Per questo motivo, per esempio, mi dà una grande soddisfazione mostrare le opere della collezione a tutti coloro che mi chiedono di visitarla (sia che siano esperti sia che siano semplici curiosi), perché le opere d’arte devono essere godute da tutti quelli che provano piacere a vederle e non solo da chi le ha acquistate. Per lo stesso motivo non mi sottraggo dal concedere in prestito opere della collezione per esposizioni temporanee, anche se, lo confesso, ogni volta che un’opera se ne va per una mostra, resto in ansia fino a quando non ritorna “a casa” sana e salva.
Ha mai collaborato anche in altri modi con istituzioni e musei?
A parte i prestiti sono tra i patrons di Palazzo Strozzi e tra gli Amici della Quadriennale di Roma.

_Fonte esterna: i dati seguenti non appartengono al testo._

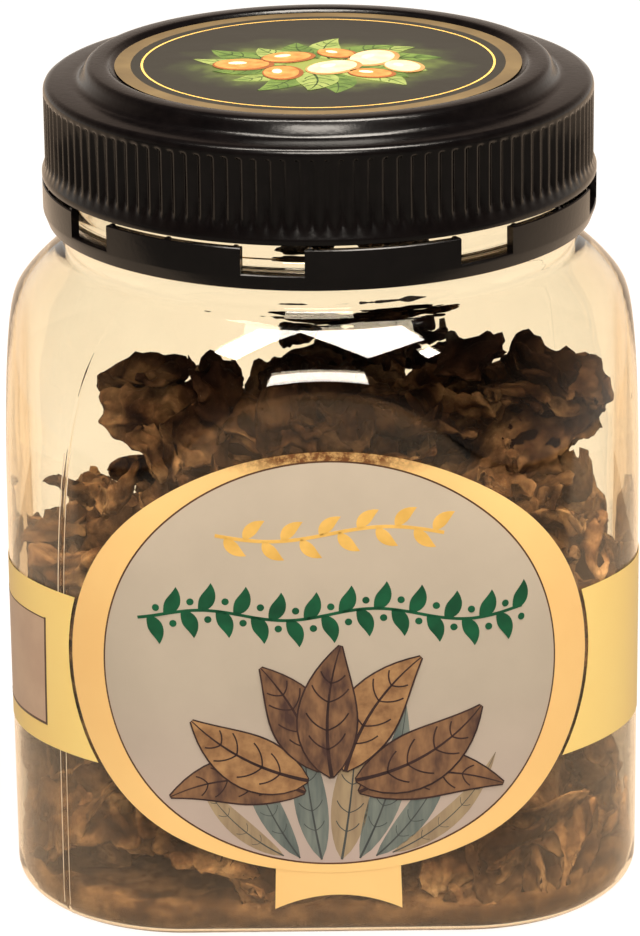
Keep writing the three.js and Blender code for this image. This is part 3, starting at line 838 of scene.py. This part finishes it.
def draw_front(sheet, inks):
    """A gold sprig, a green garland, and a fan of brown leaves over grey grass."""
    gold, green, brown, tan, grass = (inks[k] for k in ("gold_print", "green", "brown", "tan", "grass"))
    sprig = wave(66.2, 1.1, 5.5)
    sheet.stroke([sprig(x) for x in np.linspace(-17, 17, 40)], 0.28, gold)
    for i, x in enumerate(np.linspace(-15.5, 15.5, 12)):
        side = 1 if i % 2 else -1
        root = sprig(x)
        sheet.leaf(root, (root[0] + 3.1, root[1] + side * 3.0), 0.95, gold, bow=0.1 * side)
    garland = wave(53.4, 0.9, 4.2)
    sheet.stroke([garland(x) for x in np.linspace(-29, 29, 70)], 0.24, green)
    for i, x in enumerate(np.linspace(-27.5, 27.5, 22)):
        side = 1 if i % 2 else -1
        root = garland(x)
        sheet.leaf(root, (root[0] + 1.9, root[1] + side * 4.3), 1.15, green, bow=-0.12 * side)
        sheet.disc((root[0] + 1.4, root[1] - side * 1.5), 0.55, green)
    blades = [
        (-13.5, -23.0, 15.0, 1.6), (-9.0, -21.0, 20.0, 2.0), (-3.0, -23.0, 23.5, 2.5),
        (2.5, -22.5, 22.0, 2.8),
        (7.5, -20.0, 23.0, 2.4), (12.0, -21.0, 17.5, 2.0), (16.5, -18.0, 13.0, 1.5),
    ]
    for k, (x, low, tall, wide) in enumerate(blades):
        edge = math.sqrt(1 - (0.55 * x / FIELD_WIDTH) ** 2) * FIELD_HEIGHT
        root = (LABEL_SHIFT + 0.55 * x, OVAL_CENTRE - edge + 0.5)
        tip = (LABEL_SHIFT + 1.5 * x, OVAL_CENTRE + low + tall - 9.5)
        ink = grass if k % 3 else inks["grass_light"]
        sheet.leaf(root, tip, wide, ink, inks["grass_dark"], bow=-0.006 * x)
    leaves = [
        ((-4.0, 24.5), (-24.5, 24.0), 3.9, brown, -0.12), ((4.0, 24.5), (26.0, 25.5), 4.0, brown, 0.12),
        ((-3.5, 26.5), (-21.0, 36.5), 4.3, tan, 0.08), ((3.5, 26.5), (22.5, 38.5), 4.4, brown, -0.10),
        ((-1.8, 28.0), (-10.5, 45.0), 4.3, brown, -0.06), ((2.0, 28.0), (13.5, 46.5), 4.4, tan, 0.08),
        ((0.0, 27.0), (1.5, 48.5), 4.4, brown, 0.06),
    ]
    for k, (root, tip, wide, ink, bow) in enumerate(leaves):
        sheet.leaf(
            (LABEL_SHIFT + root[0], root[1]), (LABEL_SHIFT + tip[0], tip[1]), wide, ink, inks["brown_dark"],
            layer=3 + 3 * k, bow=bow, outline=0.28)


def build_wrap_label(inks):
    """Gold band in three panels: one on each side, up to the oval, and one across the back."""
    first = LABEL_SHIFT + OVAL_WIDTH + WRAP_GAP
    last = PERIMETER + LABEL_SHIFT - OVAL_WIDTH - WRAP_GAP
    back = PERIMETER / 2
    side_end = 3 * JAR_STRAIGHT + CORNER_LENGTH + 1.5
    back_half = JAR_STRAIGHT + 2
    sheet = Sheet("label_wrap", on_jar, LABEL_GAP)
    panels = (
        (first, side_end, 1, 0), (back - back_half, back + back_half, 0, 0),
        (PERIMETER - side_end, last, 0, 1))
    for start, end, start_share, end_share in panels:
        rows = []
        for z in np.linspace(WRAP_FOOT, WRAP_TOP, 13):
            taper = OVAL_WIDTH * (1 - math.sqrt(1 - ((z - OVAL_CENTRE) / OVAL_HEIGHT) ** 2))
            rows.append([
                (u, z) for u in np.linspace(start - taper * start_share, end + taper * end_share, 64)])
        sheet.grid(rows, inks["wrap"])
    box_right = last - 5.6
    box = [[(u, z) for u in np.linspace(box_right - 27, box_right, 24)] for z in np.linspace(31.4, 48.6, 8)]
    sheet.grid(box, inks["panel"], layer=1)
    sheet.stroke([(box_right, z) for z in np.linspace(31.2, 48.8, 10)], 0.22, inks["line"], layer=2)
    for edge, half in ((box[0], 0.2), (box[-1], 0.1)):
        sheet.stroke(edge, half, inks["line"], layer=2)
    for side in (-1, 1):

        def stem(t):
            return (back + side * t, 41 + 1.2 * math.sin(t / 5))

        sheet.stroke([stem(t) for t in np.linspace(2.5, 20, 30)], 0.22, inks["green"])
        for i, t in enumerate(np.linspace(5, 18.5, 7)):
            up = 1 if i % 2 else -1
            root = stem(t)
            tip = (root[0] + side * 2.2, root[1] + up * 4.4)
            sheet.leaf(root, tip, 1.2, inks["green"], bow=0.1 * up * side)
    sheet.disc((back, 41), 1.3, inks["brown"])
    return dress(sheet.build(), "jar", "label_film", "wrap_label")


def build_film(inks):
    """Clear film that carries the labels, from the base up to the crease, with its seam at a corner, drawn as
    pale strokes that are painted highlights on its edges.
    """
    seam = -(JAR_STRAIGHT + CORNER_LENGTH / 2)

    def top(along):
        """Height of the crease, where the flat side meets the shoulder."""
        x, y = on_jar(along, 60, 0)[:2]
        flat = square_radius(math.atan2(y, x), JAR_HALF, JAR_CORNER)
        low, high, margin, lowest = 50.0, 97.0, 0.5, 74.0
        for _ in range(24):
            middle = (low + high) / 2
            low, high = (middle, high) if shoulder_radius(middle) > flat else (low, middle)
        return max(low - margin, lowest)

    sheet = Sheet("label_film", on_jar, FILM_GAP)
    columns = np.linspace(seam, seam + PERIMETER, 170)
    rows = [[(u, FILM_FOOT + (top(u) - FILM_FOOT) * t) for u in columns] for t in np.linspace(0, 1, 24)]
    sheet.grid(rows, film_plastic())
    # Painted highlights: two pale strokes along the film's overlapping edges at the seam.
    for shift, half in ((-0.75, 0.1), (0.55, 0.07)):
        sheet.stroke([(seam + shift, z) for z in np.linspace(2.5, 75.5, 30)], half, inks["seam"], layer=2)
    return dress(sheet.build(), "jar", "label_film")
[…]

E sono inoltre membro dell’associazione di collezionisti Collective, che ha organizzato un premio per giovani artisti italiani e stranieri (di età inferiore a 35 anni) in collaborazione con il Castello di Rivoli. La prima edizione si è conclusa da poco con la vittoria di Alice Visentin: l’opera vincitrice, come da regolamento del premio, è stata acquistata dall’Associazione e donata poi al Museo. Il 7 ottobre prossimo, in occasione della Giornata del Contemporaneo, il premio sarà ufficialmente presentato al Castello di Rivoli.
Come immagina il futuro della sua collezione?

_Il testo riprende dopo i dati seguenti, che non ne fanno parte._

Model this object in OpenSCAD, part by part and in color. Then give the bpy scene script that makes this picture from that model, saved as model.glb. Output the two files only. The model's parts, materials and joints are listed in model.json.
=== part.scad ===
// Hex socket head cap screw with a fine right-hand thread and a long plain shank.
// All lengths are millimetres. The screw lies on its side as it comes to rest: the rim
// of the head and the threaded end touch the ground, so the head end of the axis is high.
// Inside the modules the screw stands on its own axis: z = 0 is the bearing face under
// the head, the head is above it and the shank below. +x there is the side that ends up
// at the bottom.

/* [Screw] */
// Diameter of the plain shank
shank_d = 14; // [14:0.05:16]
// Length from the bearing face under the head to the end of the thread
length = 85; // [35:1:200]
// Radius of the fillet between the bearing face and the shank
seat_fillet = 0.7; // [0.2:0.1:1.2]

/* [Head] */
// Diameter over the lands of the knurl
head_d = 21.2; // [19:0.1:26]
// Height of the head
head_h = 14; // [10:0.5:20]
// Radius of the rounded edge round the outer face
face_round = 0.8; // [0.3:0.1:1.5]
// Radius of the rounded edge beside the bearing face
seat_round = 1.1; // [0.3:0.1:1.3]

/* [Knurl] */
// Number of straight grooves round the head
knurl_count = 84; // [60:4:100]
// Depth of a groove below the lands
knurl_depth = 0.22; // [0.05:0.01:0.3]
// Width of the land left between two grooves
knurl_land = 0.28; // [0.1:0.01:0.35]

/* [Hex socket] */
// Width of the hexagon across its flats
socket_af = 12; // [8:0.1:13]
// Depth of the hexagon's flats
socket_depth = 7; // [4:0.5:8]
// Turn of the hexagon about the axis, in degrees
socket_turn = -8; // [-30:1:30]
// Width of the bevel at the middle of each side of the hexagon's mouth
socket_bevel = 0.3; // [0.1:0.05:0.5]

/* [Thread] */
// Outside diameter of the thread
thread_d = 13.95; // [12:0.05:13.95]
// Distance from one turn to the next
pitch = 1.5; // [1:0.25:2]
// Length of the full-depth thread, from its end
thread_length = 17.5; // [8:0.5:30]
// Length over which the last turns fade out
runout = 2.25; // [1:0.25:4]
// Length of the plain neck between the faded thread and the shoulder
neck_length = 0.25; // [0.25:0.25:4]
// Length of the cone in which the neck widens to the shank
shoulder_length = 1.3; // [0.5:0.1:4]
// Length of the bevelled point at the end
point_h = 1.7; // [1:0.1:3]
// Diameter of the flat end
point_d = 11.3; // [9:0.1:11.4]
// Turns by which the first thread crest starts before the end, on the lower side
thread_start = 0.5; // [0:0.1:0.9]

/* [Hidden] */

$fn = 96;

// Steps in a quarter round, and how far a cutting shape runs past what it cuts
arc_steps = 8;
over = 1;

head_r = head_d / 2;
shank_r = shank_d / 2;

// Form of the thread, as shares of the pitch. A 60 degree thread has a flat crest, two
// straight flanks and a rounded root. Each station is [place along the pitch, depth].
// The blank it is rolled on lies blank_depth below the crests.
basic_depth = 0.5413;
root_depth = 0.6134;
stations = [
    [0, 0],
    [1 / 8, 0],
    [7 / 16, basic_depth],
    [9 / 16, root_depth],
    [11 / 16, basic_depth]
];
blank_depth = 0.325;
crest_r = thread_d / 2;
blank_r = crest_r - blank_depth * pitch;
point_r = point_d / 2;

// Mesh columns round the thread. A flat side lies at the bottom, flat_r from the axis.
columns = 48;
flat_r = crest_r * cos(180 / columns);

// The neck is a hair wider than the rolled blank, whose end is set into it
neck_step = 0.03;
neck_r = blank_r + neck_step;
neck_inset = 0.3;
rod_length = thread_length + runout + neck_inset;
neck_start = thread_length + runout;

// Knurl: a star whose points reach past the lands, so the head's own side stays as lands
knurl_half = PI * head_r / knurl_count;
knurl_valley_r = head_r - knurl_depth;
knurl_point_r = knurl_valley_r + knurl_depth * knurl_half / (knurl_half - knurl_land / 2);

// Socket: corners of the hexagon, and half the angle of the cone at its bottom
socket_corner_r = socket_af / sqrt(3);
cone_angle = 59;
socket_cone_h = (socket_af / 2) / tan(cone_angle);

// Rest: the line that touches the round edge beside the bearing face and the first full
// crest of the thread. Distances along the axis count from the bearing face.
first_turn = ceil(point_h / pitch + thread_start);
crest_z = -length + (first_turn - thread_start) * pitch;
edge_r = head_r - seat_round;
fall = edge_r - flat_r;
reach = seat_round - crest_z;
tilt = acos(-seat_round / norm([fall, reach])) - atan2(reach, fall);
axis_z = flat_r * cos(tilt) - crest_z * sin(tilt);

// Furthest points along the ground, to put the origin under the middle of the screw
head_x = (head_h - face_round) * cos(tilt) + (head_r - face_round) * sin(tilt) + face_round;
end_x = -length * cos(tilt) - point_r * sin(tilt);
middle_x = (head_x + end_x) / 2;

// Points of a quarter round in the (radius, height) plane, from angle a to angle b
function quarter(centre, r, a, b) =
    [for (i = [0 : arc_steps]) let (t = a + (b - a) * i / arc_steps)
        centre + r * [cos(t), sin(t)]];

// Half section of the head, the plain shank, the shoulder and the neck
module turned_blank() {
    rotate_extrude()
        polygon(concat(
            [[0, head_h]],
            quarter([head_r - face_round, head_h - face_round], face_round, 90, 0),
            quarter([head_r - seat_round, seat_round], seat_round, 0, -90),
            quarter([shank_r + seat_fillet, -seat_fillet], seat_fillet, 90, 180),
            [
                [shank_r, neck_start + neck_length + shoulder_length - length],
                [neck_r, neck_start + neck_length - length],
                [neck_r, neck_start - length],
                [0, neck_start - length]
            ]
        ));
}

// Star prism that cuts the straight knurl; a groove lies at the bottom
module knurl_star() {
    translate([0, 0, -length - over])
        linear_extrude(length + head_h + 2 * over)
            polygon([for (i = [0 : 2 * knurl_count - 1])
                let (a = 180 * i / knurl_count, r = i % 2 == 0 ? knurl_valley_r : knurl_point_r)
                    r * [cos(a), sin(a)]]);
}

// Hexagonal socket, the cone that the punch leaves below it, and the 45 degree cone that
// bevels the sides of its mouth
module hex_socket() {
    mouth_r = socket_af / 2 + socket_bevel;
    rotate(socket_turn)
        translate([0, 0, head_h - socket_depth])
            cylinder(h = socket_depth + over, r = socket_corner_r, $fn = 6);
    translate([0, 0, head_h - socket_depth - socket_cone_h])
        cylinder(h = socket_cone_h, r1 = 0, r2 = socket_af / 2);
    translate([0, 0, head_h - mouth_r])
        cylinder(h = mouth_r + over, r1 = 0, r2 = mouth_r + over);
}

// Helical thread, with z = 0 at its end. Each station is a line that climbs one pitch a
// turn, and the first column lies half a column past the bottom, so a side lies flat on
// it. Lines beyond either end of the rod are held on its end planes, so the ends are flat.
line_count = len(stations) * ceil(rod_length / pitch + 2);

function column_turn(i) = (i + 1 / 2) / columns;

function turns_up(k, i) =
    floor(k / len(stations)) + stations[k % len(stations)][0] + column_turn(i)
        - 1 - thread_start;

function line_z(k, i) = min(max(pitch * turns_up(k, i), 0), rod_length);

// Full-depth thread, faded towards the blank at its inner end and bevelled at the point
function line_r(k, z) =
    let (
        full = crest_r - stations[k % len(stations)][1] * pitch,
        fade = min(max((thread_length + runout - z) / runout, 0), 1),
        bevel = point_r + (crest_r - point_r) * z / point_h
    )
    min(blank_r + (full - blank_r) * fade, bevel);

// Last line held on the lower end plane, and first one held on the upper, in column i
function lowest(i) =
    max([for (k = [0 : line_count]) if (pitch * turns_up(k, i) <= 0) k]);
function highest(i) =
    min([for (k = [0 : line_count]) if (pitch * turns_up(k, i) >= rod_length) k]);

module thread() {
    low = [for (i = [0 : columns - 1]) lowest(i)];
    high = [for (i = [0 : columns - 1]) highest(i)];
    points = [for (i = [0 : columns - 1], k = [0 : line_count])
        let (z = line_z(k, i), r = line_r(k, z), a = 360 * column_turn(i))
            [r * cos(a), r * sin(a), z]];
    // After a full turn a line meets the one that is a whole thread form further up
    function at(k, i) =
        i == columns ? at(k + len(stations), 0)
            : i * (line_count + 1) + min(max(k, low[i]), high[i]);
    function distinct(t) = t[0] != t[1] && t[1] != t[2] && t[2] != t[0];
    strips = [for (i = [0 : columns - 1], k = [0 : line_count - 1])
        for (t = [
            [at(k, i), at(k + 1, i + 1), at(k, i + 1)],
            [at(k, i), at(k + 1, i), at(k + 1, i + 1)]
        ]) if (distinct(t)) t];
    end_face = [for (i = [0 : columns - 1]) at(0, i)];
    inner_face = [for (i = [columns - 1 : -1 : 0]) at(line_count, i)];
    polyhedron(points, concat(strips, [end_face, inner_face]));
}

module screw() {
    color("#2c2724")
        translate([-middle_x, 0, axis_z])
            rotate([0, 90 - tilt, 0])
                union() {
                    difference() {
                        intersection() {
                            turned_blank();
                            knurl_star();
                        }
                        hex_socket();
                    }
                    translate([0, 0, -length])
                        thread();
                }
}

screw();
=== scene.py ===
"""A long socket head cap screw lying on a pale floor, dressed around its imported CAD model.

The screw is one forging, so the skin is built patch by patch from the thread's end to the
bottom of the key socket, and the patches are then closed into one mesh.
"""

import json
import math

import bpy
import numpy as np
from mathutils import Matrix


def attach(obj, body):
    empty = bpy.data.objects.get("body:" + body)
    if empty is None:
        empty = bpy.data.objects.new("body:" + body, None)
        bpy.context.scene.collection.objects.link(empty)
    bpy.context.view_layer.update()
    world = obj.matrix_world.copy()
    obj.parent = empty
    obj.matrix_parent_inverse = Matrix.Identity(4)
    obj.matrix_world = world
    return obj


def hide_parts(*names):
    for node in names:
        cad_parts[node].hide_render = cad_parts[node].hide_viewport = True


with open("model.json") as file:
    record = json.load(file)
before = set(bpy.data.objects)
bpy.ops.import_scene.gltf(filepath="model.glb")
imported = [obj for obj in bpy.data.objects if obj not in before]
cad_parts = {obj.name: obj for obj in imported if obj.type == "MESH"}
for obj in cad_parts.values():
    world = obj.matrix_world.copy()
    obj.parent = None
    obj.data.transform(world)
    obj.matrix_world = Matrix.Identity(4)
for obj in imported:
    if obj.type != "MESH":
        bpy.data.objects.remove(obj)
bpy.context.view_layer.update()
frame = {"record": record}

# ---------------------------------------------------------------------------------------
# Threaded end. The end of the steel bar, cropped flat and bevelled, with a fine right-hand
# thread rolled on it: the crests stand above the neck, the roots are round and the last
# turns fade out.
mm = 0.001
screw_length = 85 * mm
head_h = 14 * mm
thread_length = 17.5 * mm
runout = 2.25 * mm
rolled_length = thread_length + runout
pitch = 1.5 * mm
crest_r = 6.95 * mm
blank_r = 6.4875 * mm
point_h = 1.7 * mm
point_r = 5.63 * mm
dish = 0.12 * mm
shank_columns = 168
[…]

Se per futuro si intende quello dopo la mia morte, non lo immagino, nel senso che per la collezione ho speso in passato e continuo a spendere una parte rilevante delle mie risorse economiche, per cui non trovo giusto nei confronti dei miei eredi donare le opere della collezione a una istituzione pubblica. Voglio che siano loro a decidere cosa fare, quando non ci sarò più io, delle opere.
E per il futuro più vicino invece?
Per il futuro immediato, invece, continuerò sicuramente a comprare nuove opere, come ho fatto fino a ora, compatibilmente con la disponibilità ormai ridotta degli spazi dove collocarle, perché non sono un collezionista che acquista le opere per rinchiuderle in un magazzino, ma per esporle.
Mi dica una cosa che le piace del sistema dell’arte.
Cosa mi piace del sistema dell’arte? Indubbiamente le opere d’arte, senza le quali il sistema non esisterebbe. E poi farne parte, di quel sistema. Anche se non come protagonista – essendo per me i veri protagonisti soltanto gli artisti –, ma come collezionista di un certo livello, riconosciuto come tale nell’ambiente. Il che comporta degli innegabili e piacevoli vantaggi e privilegi (inviti alle inaugurazioni delle mostre e agli eventi collegati, VIP card per le fiere e, in alcuni casi, offerta dell’ospitalità da parte degli organizzatori, invio da parte delle gallerie delle preview delle opere disponibili a fiere e mostre).
E una che la convince meno, invece?
Una cosa che mi piacerebbe è che tra gli addetti ai lavori ci fosse meno attenzione sugli artisti “alla moda”, che spesso, pur essendo di modestissimo valore, ma per il solo fatto di essere appunto di tendenza, raggiungono in breve tempo delle quotazioni assurde, poi destinate inevitabilmente a ridimensionarsi negli anni successivi.